2. The provision of back-office pension administration is being seen more and more as a hygiene commodity with the real differentiation at the front-facing end through member communication methods and processes. This is largely due to the fact that having the right systems in place that facilitate straight-through processing takes the pain out of back office processing. With that in mind, this means back-office processing can be achieved almost anywhere where there is the resource capacity. I can therefore see our business evolving to a point where the main focus of administration is based on pension scheme member experience that will be delivered by local staff with good interpersonal, communication and technical know-how to ensure members understand the benefits they are entitled to.

3. There has, over a good number of years now, been a demand for constant change to systems, processes and staff education regarding legislation changes, scheme redesign and process improvement.
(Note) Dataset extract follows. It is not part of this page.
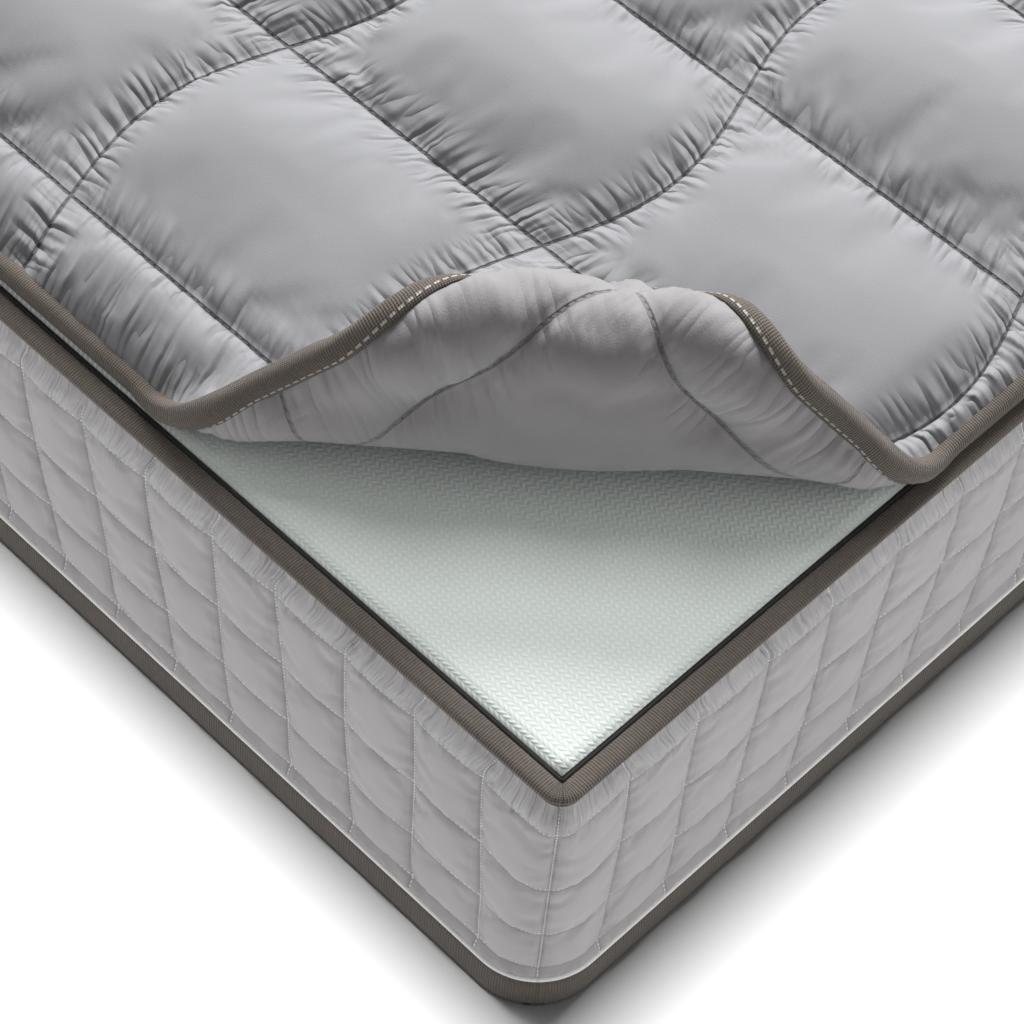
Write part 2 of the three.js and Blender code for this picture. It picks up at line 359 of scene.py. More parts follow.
def lay_out(mesh, points, cut_u, cut_v):
    """Moves the mesh's points into place and keeps where each lay on the cut cloth."""
    mesh.vertices.foreach_set("co", np.asarray(points, np.float32).ravel())
    corner = np.empty(len(mesh.loops), int)
    mesh.loops.foreach_get("vertex_index", corner)
    cut = mesh.uv_layers.new(name="cut")
    cut.data.foreach_set("uv", np.stack([cut_u[corner], cut_v[corner]], 1).astype(np.float32).ravel())
    mesh.update()


def sewn_on(name, mesh, material, replaced):
    """Turns a mesh into a piece that rides on the mattress."""
    bm = bmesh.new()
    bm.from_mesh(mesh)
    bmesh.ops.remove_doubles(bm, verts=bm.verts, dist=2e-5)
    for face in bm.faces:
        face.smooth = True
    bm.to_mesh(mesh)
    bm.free()
    mesh.materials.clear()
    mesh.materials.append(material)
    mesh.name = name
    piece = bpy.data.objects.new(name, mesh)
    scene.collection.objects.link(piece)
    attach(piece, "mattress")
    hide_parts(*replaced)
    return piece


def edging(turn, long_way, profile, radius):
    """A closed strip swept along one side; the profile is (out, height) all the way round."""
    t = steps_along(long_way, 0.012)
    loop = np.array([*profile, profile[0]])
    length = np.concatenate([[0.0], np.cumsum(np.hypot(*np.diff(loop, axis=0).T))])
    mesh, i, j = sheet_of_points(len(t), len(loop))
    x, y = round_the_side(turn, long_way, BODY_CENTRE, t[i], loop[j, 0], radius)
    lay_out(mesh, np.stack([leaned(x, loop[j, 1]), y, loop[j, 1]], 1), t[i], length[j])
    bm = bmesh.new()
    bm.from_mesh(mesh)
    bmesh.ops.remove_doubles(bm, verts=bm.verts, dist=1e-6)
    bmesh.ops.holes_fill(bm, edges=[e for e in bm.edges if e.is_boundary], sides=0)
    bmesh.ops.recalc_face_normals(bm, faces=bm.faces)
    bm.to_mesh(mesh)
    bm.free()
    return mesh


def ribbed_tape(name, low_tint, high_tint, rib, dash=0.0, dash_at=0.0, sheen=0.2):
    """Woven tape with ribs across it, and if dash is given a line of stitches along it."""
    tape = Fabric(name, roughness=0.85, sheen=sheen, specular=0.2)
    flat, along, across_it = tape.cloth_place()
    ribs = (along * (2 * math.pi / rib)).sine() * 0.5 + 0.5
    weft = (across_it * (2 * math.pi / 0.0011)).sine() * 0.5 + 0.5
    slub = flat.blotches(420.0, 3.0)
    wear = flat.blotches(28.0, 3.0)
    weave = ribs * 0.5 + weft * 0.35 + slub * 0.5
    # The ribs and the weft are lighter on top and darker in their grooves: painted shade; the slub and
    # wear blotches vary the tape's own tone at random.
    colour = (weave * 0.85 + wear * 0.3 - 0.12).tint(low_tint, high_tint)
    height = ribs * 0.00030 + weft * 0.00012 + slub * 0.00016
    if dash:
        line = abs(across_it - dash_at).under(0.0005, 0.0003)
        stitch = line * (along / dash).off_line().under(0.30, 0.06)
        colour = stitch.tint(colour, (0.42, 0.40, 0.375))
        height = height + stitch * 0.0004
    return tape.finish(colour, height)


band_tape = ribbed_tape("base_band_taupe", (0.060, 0.050, 0.042), (0.145, 0.125, 0.108), 0.0019)
band_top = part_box("base_band_foot")[1][2]
BAND = [
    (-0.0016, 0.0), (-0.0002, 0.0), (0.0006, 0.0007),
    (0.0003, 0.0022), (0.0009, 0.0032), (0.0015, 0.009),
    (0.0016, 0.016), (0.0011, 0.023), (0.0003, band_top - 0.0006), (-0.0006, band_top),
    (-0.0018, band_top - 0.002), (-0.0018, 0.002),
]
BASE_RADIUS = 0.038
for side, turn, long_way in SIDES:
    mesh = edging(turn, long_way, BAND, BASE_RADIUS)
    sewn_on("woven_base_band_" + side, mesh, band_tape, ["base_band_" + side])


# The piping: a white cord in a strip of smooth cloth, sewn between the base band and the border.
cord_white = Fabric("piping_white", roughness=0.6, sheen=0.2)
cord_flat, cord_along, _ = cord_white.cloth_place()
cord_weave = (cord_along * 3500.0).sine() * 0.5 + 0.5
piping_white = cord_white.finish(
    cord_flat.blotches(60.0).tint((0.80, 0.80, 0.78), (0.90, 0.90, 0.89)), cord_weave, 0.0001
)
piping_low, piping_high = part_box("piping_foot")[0][2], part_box("piping_foot")[1][2]
cord_middle, cord_radius = (piping_low + piping_high) / 2, (piping_high - piping_low) / 2
CORD = [
    (cord_radius * math.cos(a) - 0.0002, cord_middle - 0.0003 + cord_radius * math.sin(a))
    for a in np.linspace(-math.pi, math.pi, 13)[:-1]
]
for side, turn, long_way in SIDES:
    mesh = edging(turn, long_way, CORD, BASE_RADIUS)
    sewn_on("cord_piping_" + side, mesh, piping_white, ["piping_" + side])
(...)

This has now become “business as usual” and these activities have generally been amalgamated into continuous improvement departments.

4. The requirement to administer DB pension schemes will be around for many years to come. There will most likely be fewer DB arrangements to administer and those that will remain will be typically larger schemes. The shape of DB arrangements will change as more schemes that are able, will most likely look to reduce liabilities and then secure benefits through some form of buy out, wind up or complex financial instrument. One thing is for sure, the eradication of DB pension administration is still far off.